Минна Рыжая сидела за неубранным столом, пыталась утопить горе в вине.

- Нет Рудиса, - всхлипывала она. - Муж в тюрьме. Сын в тюрьме. Что мне делать, несчастной женщине? Давай выпьем! - Минна трясущейся рукой налила в грязный гранёный стакан вина. - А может, ты брезгуешь?

- Мне надо срочно встретиться со Шрамом. Спасти Рудиса может только он.

- Сыночек мой, за что они тебя взяли? - запричитала Минна, размазывая по лицу пьяные слёзы.

- Где Шрам? - строго спросил оперуполномоченный.

- Не знаю. Ничего не знаю.

Когда Матильде Цауне было предъявлено служебное удостоверение, хозяйка стала разговорчивой.

- Двое Рыжих в тюрьме, а третья ведёт аморальный образ жизни. Можно будет, наконец, выселить их отсюда? - поинтересовалась она.

- Очень возможно, но всё-таки желательно поговорить с юристом. К Минне ходят всякие: пьют, шумят, дерутся. Но кто они, хозяйка, к сожалению, не знает. Минна не считает нужным знакомить её со своими гостями.

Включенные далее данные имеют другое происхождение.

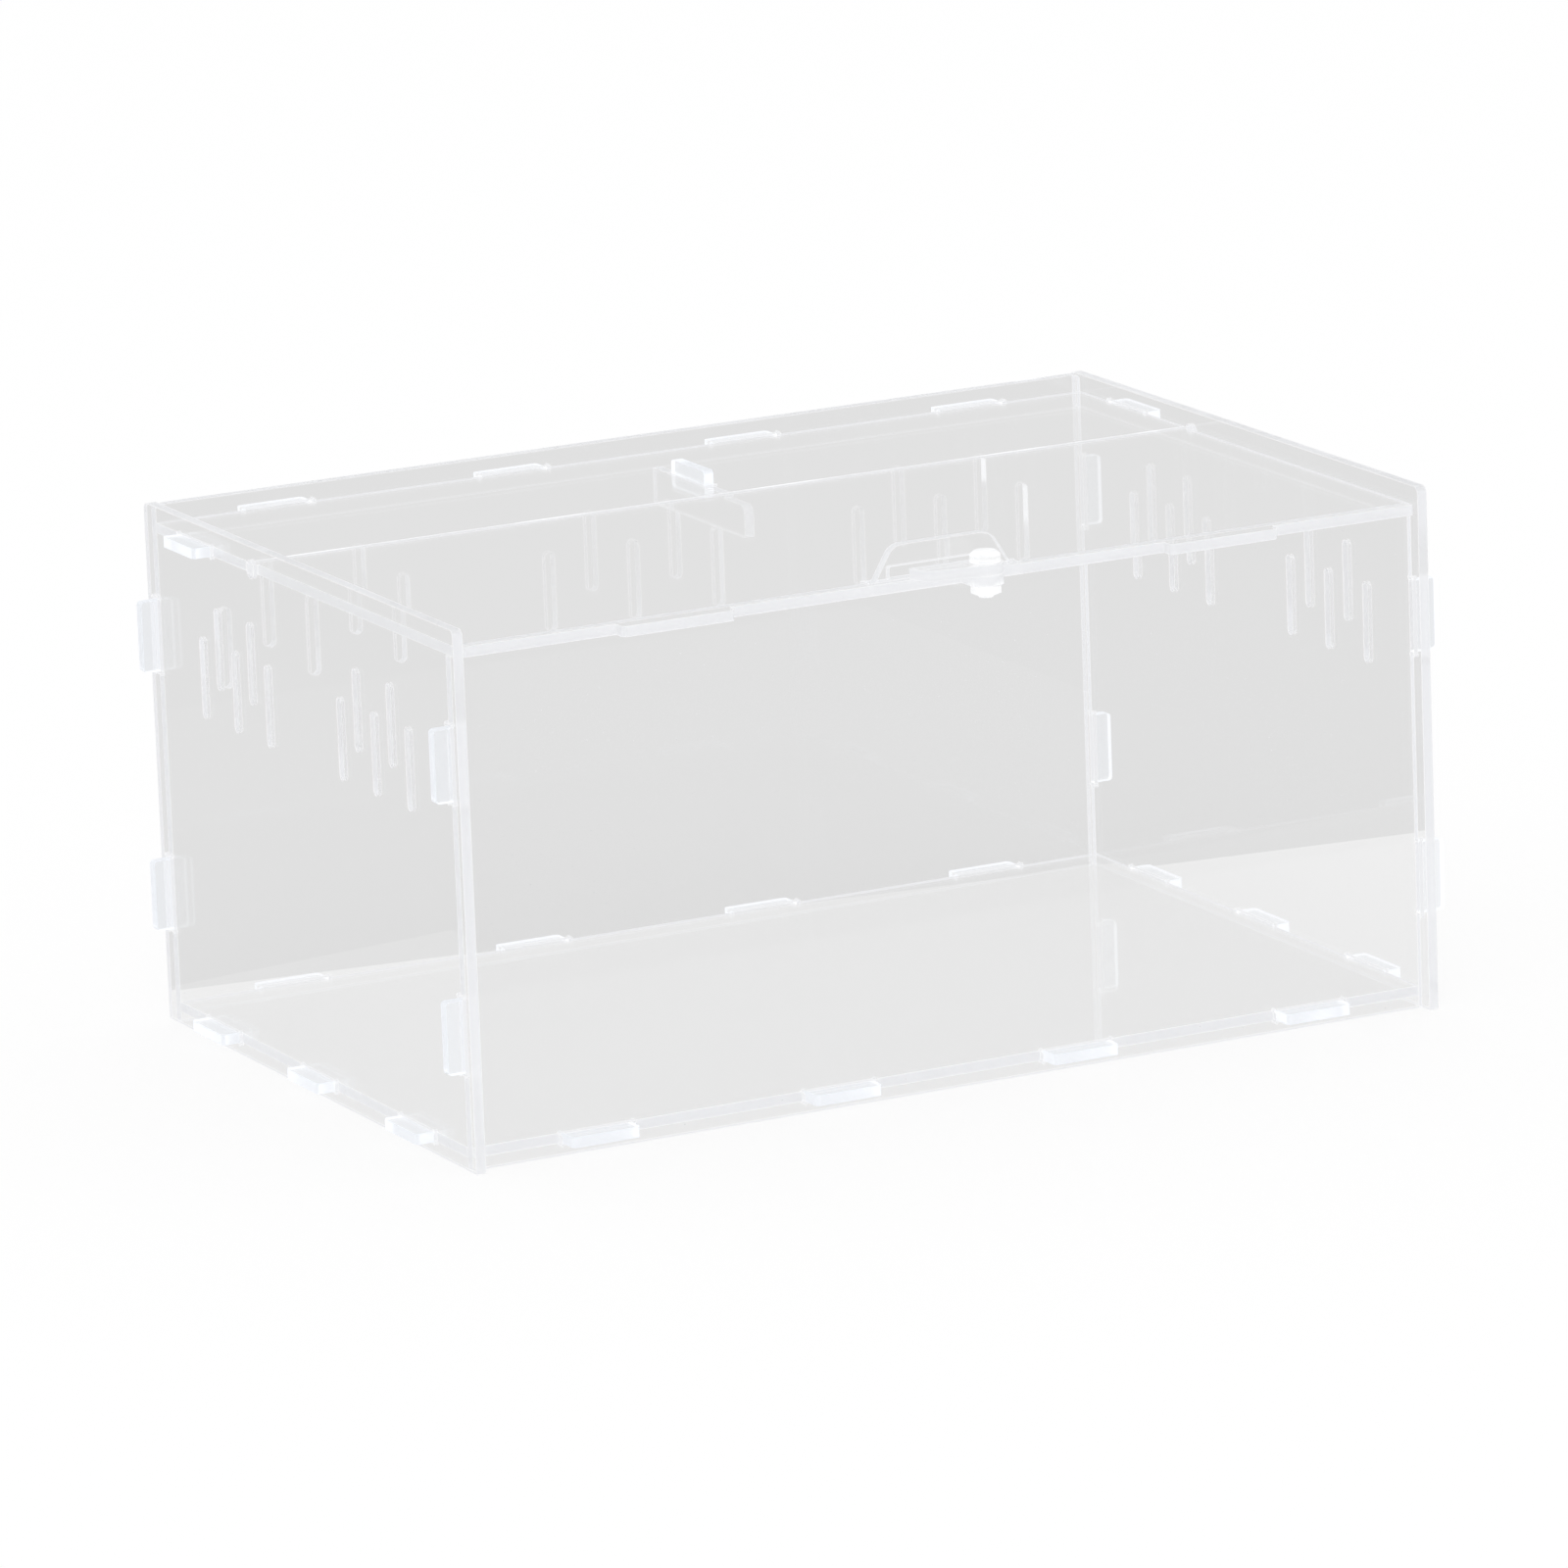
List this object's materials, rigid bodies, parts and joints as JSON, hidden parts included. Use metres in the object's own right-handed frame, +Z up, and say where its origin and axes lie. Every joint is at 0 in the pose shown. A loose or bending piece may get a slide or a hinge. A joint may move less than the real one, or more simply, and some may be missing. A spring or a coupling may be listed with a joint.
{
  "type": "acrylic reptile breeding box",
  "caption": "Clear tab-and-slot acrylic box with slotted vents, a hinged lid with finger tongues and a turning latch arm that swings through an upright ear.",
  "frame": {"origin": "centre of the bounding box on the table, below the middle of the box", "axes": "+X along the length to the right end panel, -Y to the latch at the front, +Z up from the table"},
  "size_m": [0.31, 0.2104, 0.1545],
  "materials": {
    "clear_acrylic": "polished clear",
    "clear_fastener": "moulded clear"
  },
  "bodies": {
    "box": {"left_end_panel": "clear_acrylic", "right_end_panel": "clear_acrylic", "front_panel": "clear_acrylic", "back_panel": "clear_acrylic", "floor_panel": "clear_acrylic", "rear_top_strip": "clear_acrylic", "lid_support_bracket": "clear_acrylic"},
    "lid": {"lid": "clear_acrylic", "latch_screw": "clear_fastener", "latch_nut": "clear_fastener"},
    "latch": {"latch_arm": "clear_acrylic"}
  },
  "joints": [
    {"name": "lid_hinge", "type": "hinge", "parent": "box", "child": "lid", "pos_m": [0, 0.0322, 0.1435], "axis": [-1, 0, 0], "range_deg": [0, 115]},
    {"name": "latch_turn", "type": "hinge", "parent": "lid", "child": "latch", "pos_m": [0.009, -0.1002, 0.1466], "axis": [0, 0, 1], "range_deg": [-25, 90]}
  ]
}
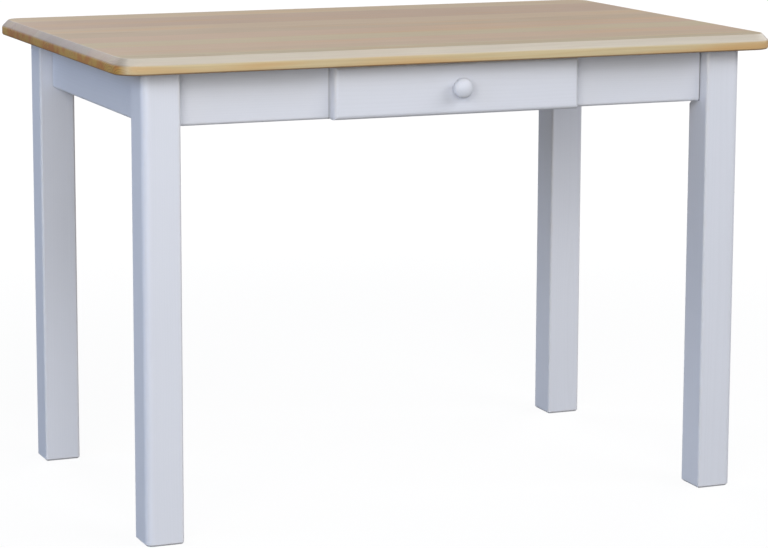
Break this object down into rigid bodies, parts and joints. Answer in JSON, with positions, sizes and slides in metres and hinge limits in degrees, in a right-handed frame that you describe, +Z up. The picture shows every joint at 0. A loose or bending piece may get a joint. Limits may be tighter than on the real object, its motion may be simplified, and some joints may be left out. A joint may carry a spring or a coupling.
{
  "type": "kitchen table",
  "caption": "Rectangular wooden kitchen table with a rounded solid top, square painted legs and aprons, and a drawer with a round knob in the front long side.",
  "frame": {"origin": "on the floor, under the middle of the table top", "axes": "+X along the long side, to the right of someone who faces the drawer; -Y the way the drawer opens, so +Y points from the drawer side to the back; +Z up"},
  "size_m": [1.1, 0.7, 0.75],
  "materials": {
    "lacquered_pine": "clear satin lacquer on glued pine staves",
    "white_paint": "cool white satin paint on pine",
    "raw_pine": "planed, unfinished",
    "thin_panel": "smooth thin plywood",
    "zinc_steel": "bright zinc plating",
    "brass": "turned"
  },
  "bodies": {
    "table": {"tabletop": "lacquered_pine", "top_buttons": "raw_pine", "leg_front_left": "white_paint", "leg_front_right": "white_paint", "leg_back_left": "white_paint", "leg_back_right": "white_paint", "front_apron": "white_paint", "back_apron": "white_paint", "left_apron": "white_paint", "right_apron": "white_paint", "corner_bracket_front_left": "zinc_steel", "corner_bracket_front_right": "zinc_steel", "corner_bracket_back_left": "zinc_steel", "corner_bracket_back_right": "zinc_steel", "hanger_bolts": "zinc_steel", "hanger_bolt_washers": "zinc_steel", "hanger_bolt_nuts": "zinc_steel", "drawer_guide_left": "raw_pine", "drawer_bearer_left": "raw_pine", "drawer_guide_right": "raw_pine", "drawer_bearer_right": "raw_pine", "drawer_stop": "raw_pine"},
    "drawer": {"drawer_front": "white_paint", "drawer_side_left": "raw_pine", "drawer_side_right": "raw_pine", "drawer_back": "raw_pine", "drawer_bottom": "thin_panel", "drawer_knob": "white_paint", "knob_insert": "brass", "knob_screw": "zinc_steel"}
  },
  "joints": [
    {"name": "drawer_slide", "type": "slide", "parent": "table", "child": "drawer", "axis": [0, -1, 0], "range_m": [0, 0.34]}
  ]
}
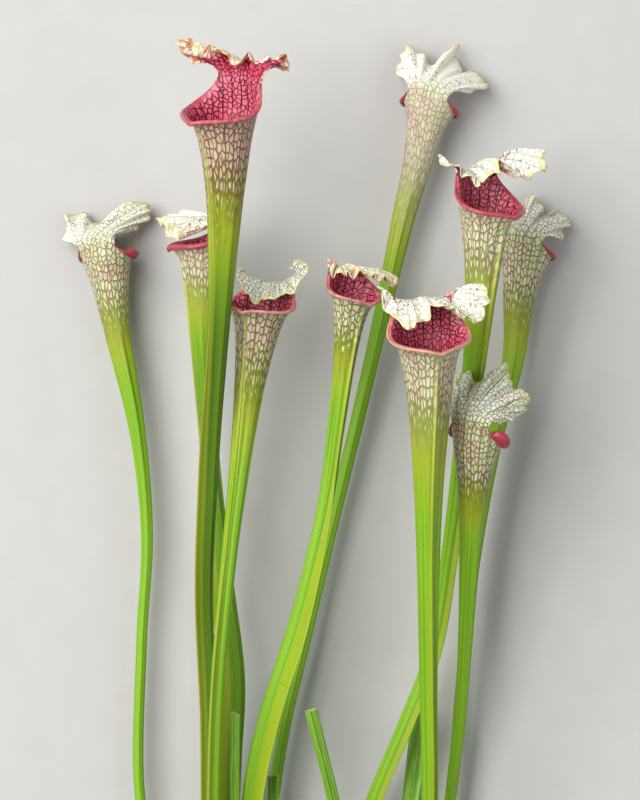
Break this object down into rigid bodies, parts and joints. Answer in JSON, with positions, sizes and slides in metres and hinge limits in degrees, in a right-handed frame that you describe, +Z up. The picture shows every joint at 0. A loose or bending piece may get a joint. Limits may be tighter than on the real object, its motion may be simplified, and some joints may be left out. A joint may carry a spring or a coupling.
{
  "type": "white-topped pitcher plant",
  "caption": "Bare-root pitcher plant with tall white-topped trumpet leaves, ruffled lids and red mouths, lying on its back on its rootstock.",
  "frame": {"origin": "middle of the bounding box, at the surface that the plant lies on", "axes": "+X across the plant to the right seen from above, +Y from the roots to the lids, +Z up from the surface, towards the picture's viewpoint"},
  "size_m": [0.2608, 0.5325, 0.1389],
  "materials": {
    "leaf": "satin leaf skin, green below and white with green and red veins at the top",
    "cut_leaf": "satin green leaf skin with a pale dry cut",
    "rootstock": "dull brown bark-like skin with pale roots"
  },
  "bodies": {
    "root": {"pitcher_far_left": "leaf", "pitcher_back_left": "leaf", "pitcher_tall_left": "leaf", "pitcher_front_left": "leaf", "pitcher_middle": "leaf", "pitcher_back_tall": "leaf", "pitcher_right": "leaf", "pitcher_far_right": "leaf", "pitcher_front_right": "leaf", "pitcher_low_right": "leaf", "cut_leaf_left": "cut_leaf", "cut_leaf_short": "cut_leaf", "cut_leaf_middle": "cut_leaf", "cut_leaf_back": "cut_leaf", "rhizome": "rootstock"}
  },
  "joints": []
}
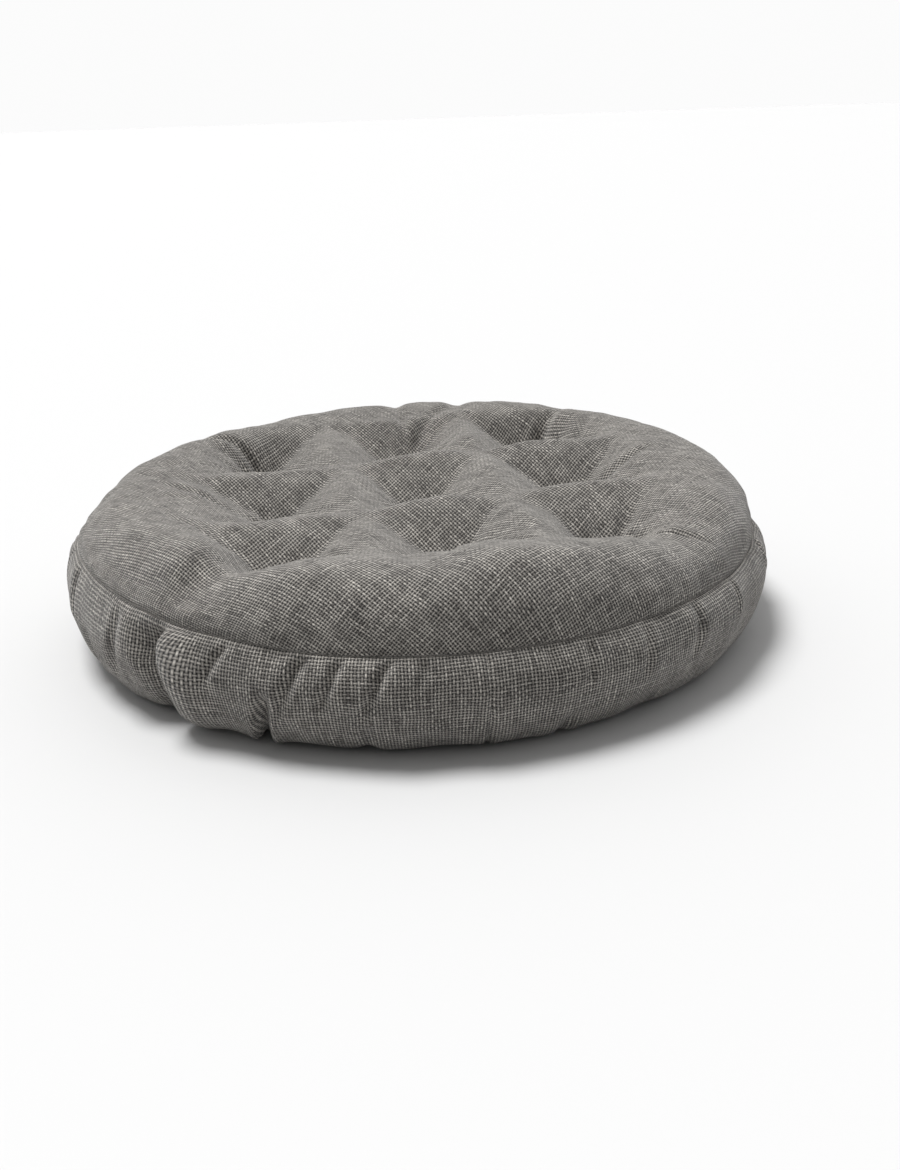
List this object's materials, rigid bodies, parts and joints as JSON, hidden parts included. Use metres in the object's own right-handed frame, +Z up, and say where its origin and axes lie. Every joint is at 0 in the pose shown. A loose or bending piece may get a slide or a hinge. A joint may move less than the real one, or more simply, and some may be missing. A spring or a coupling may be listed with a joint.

В доме живёт ещё один квартирант, уже в годах, очень солидный, инвалид Великой Отечественной войны, был тяжело ранен в голову и контужен. На лбу до сих пор остался шрам. Сейчас он уехал к какому-то другу на своей инвалидной машине.

- Очень солидный и вежливый человек, - ещё раз подчеркнула хозяйка.

Возвращаясь к себе, оперуполномоченный думал:

"Люди честно занимаются своим делом, а где-то недалеко, как зверь в норе, прячется преступник, на совести которого, наверняка, не одно преступление". "Шрам на лбу, инвалидная машина" - не выходило из головы.

- Чем чёрт не шутит? - сказал он эксперту. - Сходи, сфотографируй отпечатки шин той инвалидной машины. Дорога там грунтовая, и их хорошо видно.

Узор на фотографии оказался точь-в-точь таким, как отпечатки протекторов машины, на которой ехал Шрам в день покушения на Дауманта. На следующий день у Матильды Цауне появился ещё один солидный квартирант. Его в полной мере удовлетворила необжитая и давно не отапливаемая комнатка на чердаке.

- Только на лето, - сказал он, заплатив за месяц вперед. - Здесь у вас, как в деревне: зелень, цветы. Прописывать не надо. Я от семьи сбежал, чтобы закончить роман. Дома дети шумят, носятся по комнатам, жена по очередям гоняет. А здесь полный покой и тишина.

- О-оо! Вы писатель? - выдохнула хозяйка.

- Может быть, хозяйка не откажется приготовить писателю чашечку чая утром и вечером?

- И обед, если пожелаете, - предложила Цауне.

Будущий жилец галантно поцеловал ей руку:

- Тогда у меня будет всё необходимое для плодотворной работы.

По утрам и вечерам новый жилец в спортивном костюме бегал по саду, после обеда колол дрова, а в остальное время усердно работал. Так продолжалось неделю.

В ночь на понедельник в ноль часов пятьдесят минут зазвучал радиотелефон:

- "Центр"! "Центр"? Я - Писатель! Дичь нашлась.

- Будем через пятнадцать минут. Один ничего не предпринимай. Слышишь? Всё!

"Солидный" жилец Матильды Цауне поставил свою машину в сарай и через веранду вошел в свою комнату. "Писатель" осторожно спустился по чердачной лестнице. За дверью было слышно, как прибывший умывается. Потом заскрипели кроватные пружины, и погас свет. Услышав настойчивый стук, Шрам бросился вон через окно и попал прямо в руки оперативников.

Главный преступник за решёткой, но следствие продолжалось, пока не были распутаны все нити. Оказалось, что Шрам сбежал из колонии, где отбывал наказание вместе с отцом Рыжего Рудиса.